Stallone Sets Up ‘Rambo V’ With A Sci-Fi Twist
Sylvester Stallone is setting the record straight on the plot for his upcoming turn as John Rambo, and it’s raising a few eyebrows.
While Variety and The Hollywood Reporter claimed the story for “Rambo V” involved human trafficking on the US / Mexico border, Sly set the record straight with Harry Knowles from Ain’t It Cool News:
You see, it is set in the Pacific Northwest. Back in the general area where we first were introduced to John. It seems that somewhere in that Area there is a U.S. Military installation that is doing experiments on elite soldiers as part of some sort of program where they’re attempting to tap into that SAVAGERY that we have deeply embedded into us. The plan is create brilliantly instinctual killer soldiers that have no qualms about taking life.

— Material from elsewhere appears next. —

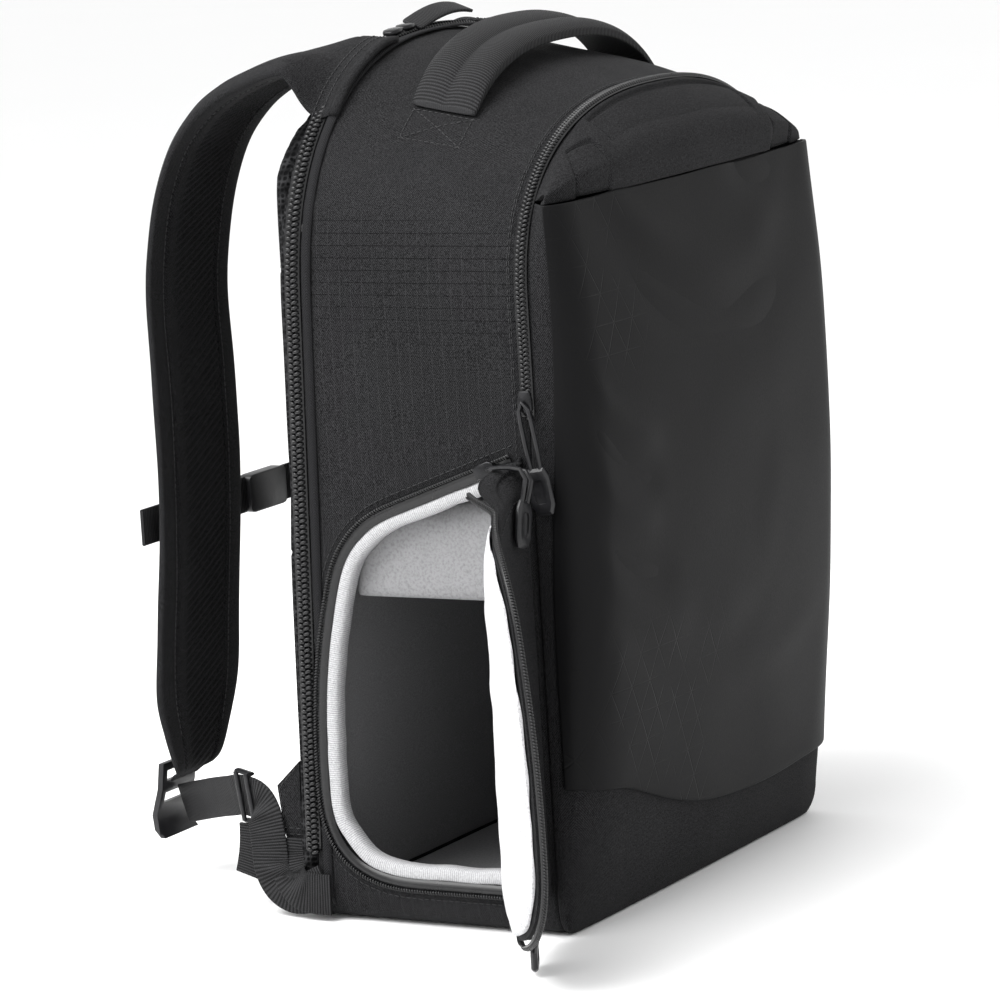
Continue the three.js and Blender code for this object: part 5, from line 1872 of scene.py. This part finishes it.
@dataclass
class LowerWebbing:
    """Webbing from the lower corners to the straps, with its adjusters, wings and the sternum strap."""

    width: float = 0.020
    thickness: float = 0.0016
    reach: float = 0.100
    rise: float = 0.052
    spread: float = 0.075
    segment: int = 8
    path: tuple[tuple[float, float, float], ...] = (
        (0.06, 0.346, 0.0),
        (0.16, 0.26, 0.0),
        (0.26, 0.231, 0.02),
        (0.34, 0.298, 0.04),
        (0.385, 0.442, 0.055),
        (0.395, 0.635, 0.065),
        (0.41, 0.808, 0.08),
        (0.44, 0.955, 0.125),
        (0.505, 1.042, 0.195),
        (0.625, 1.046, 0.3),
        (0.72, 1.0, 0.395),
        (0.87, 0.923, 0.56),
        (1.05, 0.817, 0.78),
        (1.23, 0.712, 0.97),
    )
    fold: tuple[tuple[float, float, float], ...] = (
        (-0.1292, 0.0880, 0.0380),
        (-0.1300, 0.0878, 0.0290),
        (-0.1330, 0.0850, 0.0200),
        (-0.1364, 0.0780, 0.0148),
        (-0.1370, 0.0690, 0.0135),
        (-0.1366, 0.0610, 0.0132),
    )
    bar_reach: float = 0.0118
    rail_reach: float = 0.0062
    slant: float = 0.28
    tail_width: float = 0.0167
    tail_length: float = 0.026
    wing_face: float = 0.1276
    wing_seams: tuple[tuple[tuple[float, float], ...], ...] = (
        ((0.0825, 0.0395), (0.0905, 0.0395)),
        ((0.0825, 0.0425), (0.0905, 0.0425)),
        ((0.0830, 0.071), (0.0915, 0.0625), (0.0905, 0.045)),
    )

    def band(self, width: float) -> list[tuple[float, float]]:
        """Section of webbing.

        Args:
            width: its width.

        Returns:
            Points across and out.
        """
        half, thick = width / 2.0, self.thickness / 2.0
        flat = half - 0.0006
        one = [(-half, -thick * 0.4), (-flat, -thick), (flat, -thick), (half, -thick * 0.4)]
        return one + [(-a, -o) for a, o in one]

    def strip(self, points: Sequence[Sequence[float]], width: float) -> Maker:
        """Webbing along a smooth line, on edge as it hangs.

        Args:
            points: points of the line.
            width: width of the webbing.

        Returns:
            Its faces.
        """
        line = resample(vectors(spline(points)), 0.0016)
        _, along, _, _ = axes(line, [Vector((1.0, 0.0, 0.0))] * len(line))
        outs = [Vector(a).cross(Vector((0.0, -a[2], a[1]))) for a in along]
        maker = Maker()
        maker.strip(line, outs, self.band(width))
        return maker

    @staticmethod
    def dress(maker: Maker, name: str, *nodes: str) -> None:
        """Turns faces into a piece of webbing, in the frame."""
        maker.piece(name, Finish.WEBBING, angle=50.0).stand_for("webbing", *nodes)

    def build(self) -> None:
        """Builds the pieces."""
        back = FORM.back_y(FORM.height)
        start = FORM.half + 0.0006 + self.thickness / 2.0
        for side, hand in (("left", -1.0), ("right", 1.0)):
            points = [
                (hand * mix(start, self.spread, inward), back + reach * self.reach, height * self.rise)
                for reach, height, inward in self.path
            ]
            node = f"lower_webbing_{side}"
            self.dress(self.strip(points, self.width), f"{node}_cloth", node)
            fold = [(-x * hand, y, z) for x, y, z in self.fold]
            self.dress(self.strip(fold, self.width), f"webbing_fold_{side}")
            self.make_adjuster(side, hand, points)
            self.make_wing(side, hand)
            self.make_sternum(side, hand)

    def make_adjuster(self, side: str, hand: float, points: Sequence[Sequence[float]]) -> None:
        """Builds the adjuster on the webbing and the webbing's free end.

        Args:
            side: left or right.
            hand: -1 on the left and 1 on the right.
            points: points of the webbing's line.
        """
        before, after = Vector(points[self.segment]), Vector(points[self.segment + 1])
        middle = (before + after) / 2.0
        along = (after - before).normalized()
        across = Vector((0.0, -along.z, along.y)).normalized()
        out = along.cross(across).normalized()
        out = out if out.x * hand > 0.0 else -out
        maker = Maker()
        across += along * self.slant
        for shift, lift in ((-0.0048, 0.0021), (0.0048, 0.0021), (0.0, -0.0019)):
            start = middle + along * shift + out * lift
            line = [start + across * t for t in np.linspace(-self.bar_reach, self.bar_reach, 7)]
            maker.strip(line, [out] * 7, oval(0.0013, 0.0012, 8))
        for hold in (-self.bar_reach, self.bar_reach):
            start = middle + across * hold
            line = [start + along * t for t in np.linspace(-self.rail_reach, self.rail_reach, 5)]
            maker.strip(line, [out] * 5, oval(0.0011, 0.0022, 8))
        adjuster = maker.piece(f"webbing_adjuster_{side}_part", Finish.PLASTIC, angle=60.0)
        adjuster.stand_for("plastic", f"webbing_adjuster_{side}")
        top = middle.z - self.width / 2.0 - 0.0032
        shares = np.linspace(0.0, 1.0, 9)
        sway = middle.y + (shares**2 - 0.5) * 0.004
        tail = [Vector((middle.x, y, top - t * self.tail_length)) for y, t in zip(sway, shares)]
        end = Maker()
        end.strip(tail, [Vector((hand, 0.0, 0.0))] * 9, self.band(self.tail_width))
        self.dress(end, f"webbing_tail_{side}_cloth", f"webbing_tail_{side}")

    def make_wing(self, side: str, hand: float) -> None:
        """Builds the fabric wing and its stitches.

        Args:
            side: left or right.
            hand: -1 on the left and 1 on the right.
        """
        node = f"strap_wing_{side}"
        wing = Piece.of_node(node, f"{node}_cloth", Finish.TWILL).bevel(0.0006)
        wing.shade(40.0).stand_for("twill", node)
        rows = [[Vector((hand * self.wing_face, y, z)) for y, z in seam] for seam in self.wing_seams]
        stitched(f"wing_stitches_{side}", rows, wing.tree())

    def make_sternum(self, side: str, hand: float) -> None:
        """Builds one half of the sternum strap.

        Args:
            side: left or right.
            hand: -1 on the left and 1 on the right.
        """
        node = f"sternum_strap_{side}"
        low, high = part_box(node)
        y, z = (low[1] + high[1]) / 2.0, (low[2] + high[2]) / 2.0
        line = [Vector((x, y, z)) for x in np.linspace(low[0], high[0], 40)]
        maker = Maker()
        maker.strip(line, [Vector((0.0, 1.0, 0.0))] * 40, self.band(high[2] - low[2]))
        self.dress(maker, f"{node}_cloth", node)


@dataclass
class Handle:
    """Carry handle and the crossed stitches beside its ends."""

    stitch_x: tuple[float, float] = (0.0925, 0.1075)
    stitch_y: tuple[float, float] = (-0.0175, 0.0135)

    def build(self, tree: BVHTree) -> None:
        """Builds the pieces.

        Args:
            tree: search tree of the shell.
        """
        piece = Piece.of_node("grab_handle", "handle_cloth", Finish.HANDLE).quads(40.0).subdivide(2)
        piece.shade().stand_for("webbing", "grab_handle", fill=0.4)
        rows = []
        for hand in (-1.0, 1.0):
            x0, x1 = (x * hand for x in self.stitch_x)
            y0, y1 = self.stitch_y
            spots = ((x0, y0), (x0, y1), (x1, y1), (x1, y0))
            corners = [Vector((x, y, FORM.crown_at(x, y))) for x, y in spots]
            rows.append([*corners, corners[0]])
            rows.append([corners[0], corners[2]])
            rows.append([corners[1], corners[3]])
        stitched("handle_stitches", rows, tree)


@dataclass
class Hardware:
    """Buckles, sliders and pullers."""

    plastic: tuple[str, ...] = (
        "strap_buckle_left",
        "strap_buckle_right",
        "sternum_slider_left",
        "sternum_slider_right",
        "front_zip_puller",
        "door_zip_puller",
        "door_foot_puller",
    )
    metal: tuple[str, ...] = (
        "front_zip_slider",
        "door_zip_slider",
        "door_foot_slider",
        "back_zip_slider_left",
        "back_zip_slider_right",
    )
    buckle_share: tuple[float, float, float] = (1.0, 0.75, 0.74)

    def build(self) -> None:
        """Builds the pieces."""
        kinds = ((self.plastic, Finish.PLASTIC, "plastic"), (self.metal, Finish.METAL, "metal"))
        for nodes, finish, slot in kinds:
            for node in nodes:
                piece = Piece.of_node(node, f"{node}_part", finish).quads().bevel(0.0004, 35.0)
                piece.shade(35.0).stand_for(slot, node)
        buckle = Piece.of_node("sternum_buckle", "sternum_buckle_part", Finish.PLASTIC).quads()
        points = buckle.points()
        middle = points.mean(axis=0)
        buckle.move(middle + (points - middle) * np.array(self.buckle_share))
        buckle.bevel(0.0004, 35.0).shade(35.0).stand_for("plastic", "sternum_buckle")
        ribbon = Piece.of_node("back_zip_ribbon", "ribbon_cloth", Finish.HANDLE).quads().subdivide(2)
        ribbon.shade(50.0).stand_for("webbing", "back_zip_ribbon")


@dataclass
class Studio:
    """Floor, light and camera."""

    eye: tuple[float, float, float] = (-2.100060, -1.178748, 0.593691)
    turn: float = 60.0
    pitch: float = 9.65
    roll: float = 3.5
    lens: float = 180.0
    sky: float = 1.0
    lights: tuple[tuple[str, tuple[float, float, float], float, float], ...] = (
        ("overhead", (-0.85, 0.45, 1.6), 1.4, 48.0),
        ("front", (-0.7, -2.0, 1.2), 1.4, 3.0),
        ("rear", (-1.6, 1.4, 1.0), 1.0, 7.0),
    )

    def build(self) -> None:
        """Builds the floor, the lights and the camera."""
        mesh = bpy.data.meshes.new("floor")
        corners = [(-6.0, -6.0, 0.0), (8.0, -6.0, 0.0), (8.0, 8.0, 0.0), (-6.0, 8.0, 0.0)]
        mesh.from_pydata(corners, [], [(0, 1, 2, 3)])
        floor = Piece("floor", mesh, Finish.FLOOR)
        for name, place, size, power in self.lights:
            data = bpy.data.lights.new(name, "AREA")
            data.size = size
            data.energy = power
            lamp = bpy.data.objects.new(name, data)
            lamp.location = place
            aim = Vector((0.0, 0.0, 0.2)) - Vector(place)
            lamp.rotation_euler = aim.to_track_quat("-Z", "Y").to_euler()
            bpy.context.scene.collection.objects.link(lamp)
        world = bpy.data.worlds.new("studio")
        world.use_nodes = True
        back = world.node_tree.nodes["Background"]
        back.inputs[0].default_value = (1.0, 1.0, 1.0, 1.0)
        back.inputs[1].default_value = self.sky
        bpy.context.scene.world = world
        bpy.context.scene.view_settings.view_transform = "Standard"
        self.make_camera()

    def make_camera(self) -> None:
        """Sets the camera where the photo's camera was."""
        turn, pitch, roll = (math.radians(v) for v in (self.turn, self.pitch, self.roll))
        flat = math.cos(pitch)
        back = Vector((-math.sin(turn) * flat, -math.cos(turn) * flat, math.sin(pitch)))
        level = Vector((math.cos(turn), -math.sin(turn), 0.0))
        upright = level.cross(-back)
        right = level * math.cos(roll) - upright * math.sin(roll)
        up = level * math.sin(roll) + upright * math.cos(roll)
        data = bpy.data.cameras.new("camera")
        data.sensor_width = 36.0
        data.lens = self.lens
        camera = bpy.data.objects.new("camera", data)
        matrix = Matrix((right, up, back)).transposed().to_4x4()
        matrix.translation = Vector(self.eye)
        camera.matrix_world = matrix
        bpy.context.scene.collection.objects.link(camera)
        bpy.context.scene.camera = camera


def main() -> None:
    """Builds the whole model in order."""
    logging.basicConfig(level=logging.INFO, format="%(message)s")
    compartment = MainCompartment()
    compartment.build()
    tree = compartment.shell.tree()
    FrontPocket().build(tree)
    SideDoor().build(tree)
    ShoulderStraps().build()
    LowerWebbing().build()
    Handle().build(tree)
    Hardware().build()
    Studio().build()


if __name__ == "__main__":
    main()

Sly brought up the ancient Immortals, which were cartoonishly glimpsed in 300. In reality, they were children trained from the time they were infants to kill.
Well as happens with Government Experiments to create the perfect killer – it goes exceptionally well… and then exceptionally badly. And Rambo is brought in with a Black Ops squad (“Like in PREDATOR”) to hunt, capture or kill this worse than Rambo killer.

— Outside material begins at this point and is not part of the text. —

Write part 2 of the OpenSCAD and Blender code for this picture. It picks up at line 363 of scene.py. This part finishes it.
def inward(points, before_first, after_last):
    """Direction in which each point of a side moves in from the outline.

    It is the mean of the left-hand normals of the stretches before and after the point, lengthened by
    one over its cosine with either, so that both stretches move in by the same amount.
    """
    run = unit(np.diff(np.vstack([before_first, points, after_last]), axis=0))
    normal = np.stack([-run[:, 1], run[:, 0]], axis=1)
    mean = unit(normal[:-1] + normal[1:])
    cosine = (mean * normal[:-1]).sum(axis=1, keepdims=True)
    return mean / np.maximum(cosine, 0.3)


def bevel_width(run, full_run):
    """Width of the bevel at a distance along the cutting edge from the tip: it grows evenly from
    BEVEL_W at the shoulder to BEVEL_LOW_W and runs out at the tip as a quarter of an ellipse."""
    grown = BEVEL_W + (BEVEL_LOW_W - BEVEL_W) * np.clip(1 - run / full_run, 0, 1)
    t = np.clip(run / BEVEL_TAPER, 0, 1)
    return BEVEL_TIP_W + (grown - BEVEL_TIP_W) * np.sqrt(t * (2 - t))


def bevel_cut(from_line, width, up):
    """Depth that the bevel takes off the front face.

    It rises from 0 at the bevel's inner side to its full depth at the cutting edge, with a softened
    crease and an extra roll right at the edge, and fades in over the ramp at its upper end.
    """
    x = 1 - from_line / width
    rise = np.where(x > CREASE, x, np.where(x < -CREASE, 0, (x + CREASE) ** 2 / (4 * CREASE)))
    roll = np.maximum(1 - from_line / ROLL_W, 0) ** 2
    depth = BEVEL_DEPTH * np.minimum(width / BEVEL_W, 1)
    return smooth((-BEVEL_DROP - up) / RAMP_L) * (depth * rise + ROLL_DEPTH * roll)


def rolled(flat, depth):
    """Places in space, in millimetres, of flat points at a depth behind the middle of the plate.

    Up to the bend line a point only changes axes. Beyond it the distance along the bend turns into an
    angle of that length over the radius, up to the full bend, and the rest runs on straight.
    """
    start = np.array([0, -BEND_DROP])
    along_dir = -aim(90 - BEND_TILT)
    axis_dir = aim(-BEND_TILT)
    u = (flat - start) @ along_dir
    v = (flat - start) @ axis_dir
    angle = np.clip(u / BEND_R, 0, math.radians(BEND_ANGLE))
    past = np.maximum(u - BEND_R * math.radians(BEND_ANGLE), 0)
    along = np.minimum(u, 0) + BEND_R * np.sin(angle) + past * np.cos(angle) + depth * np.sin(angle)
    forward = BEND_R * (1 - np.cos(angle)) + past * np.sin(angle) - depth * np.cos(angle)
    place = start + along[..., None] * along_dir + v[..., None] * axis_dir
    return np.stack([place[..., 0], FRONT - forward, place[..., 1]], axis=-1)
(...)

This account was backed up by a faxed-out synopsis of the movie, now in pre-production. The title’s now confirmed (for the time being) as “Rambo V: The Savage Hunt,” and there’s a concept poster that was slapped together using artwork from “Rambo” (the fourth movie) and what looks like a wolf. Oooooh.

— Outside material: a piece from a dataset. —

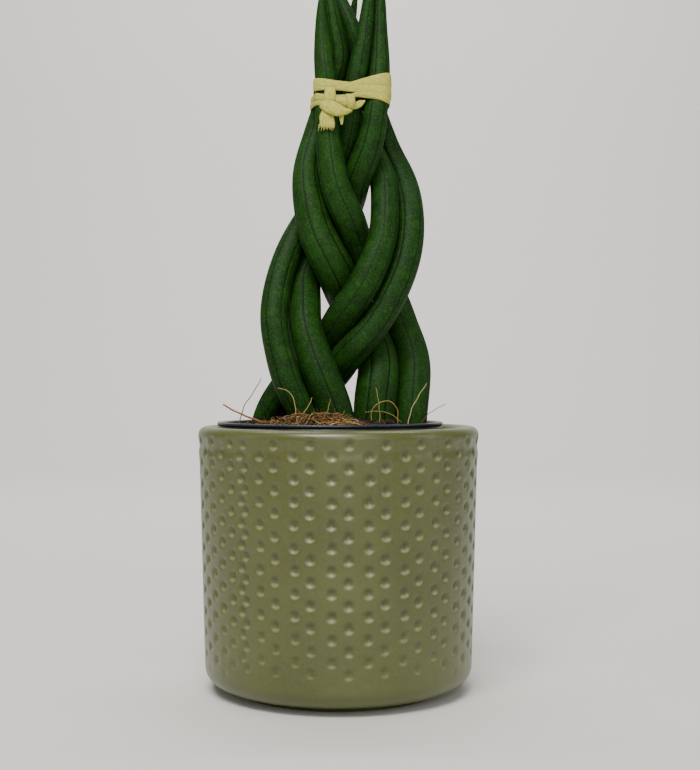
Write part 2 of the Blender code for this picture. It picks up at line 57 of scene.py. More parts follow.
# Panels: name, place, aim and size in metres, power in watts, and tint
PANELS = [
    ("high panel", (-0.20, -0.80, 1.25), (0.0, 0.0, 0.12), (0.7, 0.5), 21.0, (1.0, 1.0, 0.98)),
    ("front panel", (0.30, -1.70, 0.75), (0.0, 0.0, 0.20), (1.3, 1.0), 11.0, (1.0, 1.0, 1.0)),
    ("left panel", (-1.2, -0.30, 0.5), (0.0, 0.0, 0.15), (0.3, 0.8), 1.4, (0.98, 1.0, 1.0)),
    ("right panel", (1.2, -0.30, 0.5), (0.0, 0.0, 0.15), (0.3, 0.8), 2.4, (0.98, 1.0, 1.0)),
    ("sweep panel", (0.0, 0.7, 1.9), (0.0, 2.2, 0.6), (2.2, 0.5), 64.0, (1.0, 1.0, 1.0))]


def srgb(code):
    """Linear colour with alpha from an sRGB hex code."""
    channels = []
    for start in (0, 2, 4):
        value = int(code[start:start + 2], 16) / 255.0
        channels.append(value / 12.92 if value <= 0.04045 else ((value + 0.055) / 1.055) ** 2.4)
    return (*channels, 1.0)


def new_finish(name):
    """A material with its node tree, and its shader."""
    material = bpy.data.materials.new(name)
    material.use_nodes = True
    return material, material.node_tree.nodes["Principled BSDF"]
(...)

While it’s important to take this with a massive shaker of salt – details change, scripts get re-written, moths flap their wings in China – it’s intriguing to think that Rambo gets away from the whole “one-man army” he’s been for the last three films and goes into a little more fantasy territory. G4 ran “Rambo: First Blood, Part Two” last weekend, and while it’s cartoonish jingoistic fare, it was still a fun piece of revenge moviemaking. With this bit of hype, it’s reviving interest in Rambo that isn’t a hundred percent snark.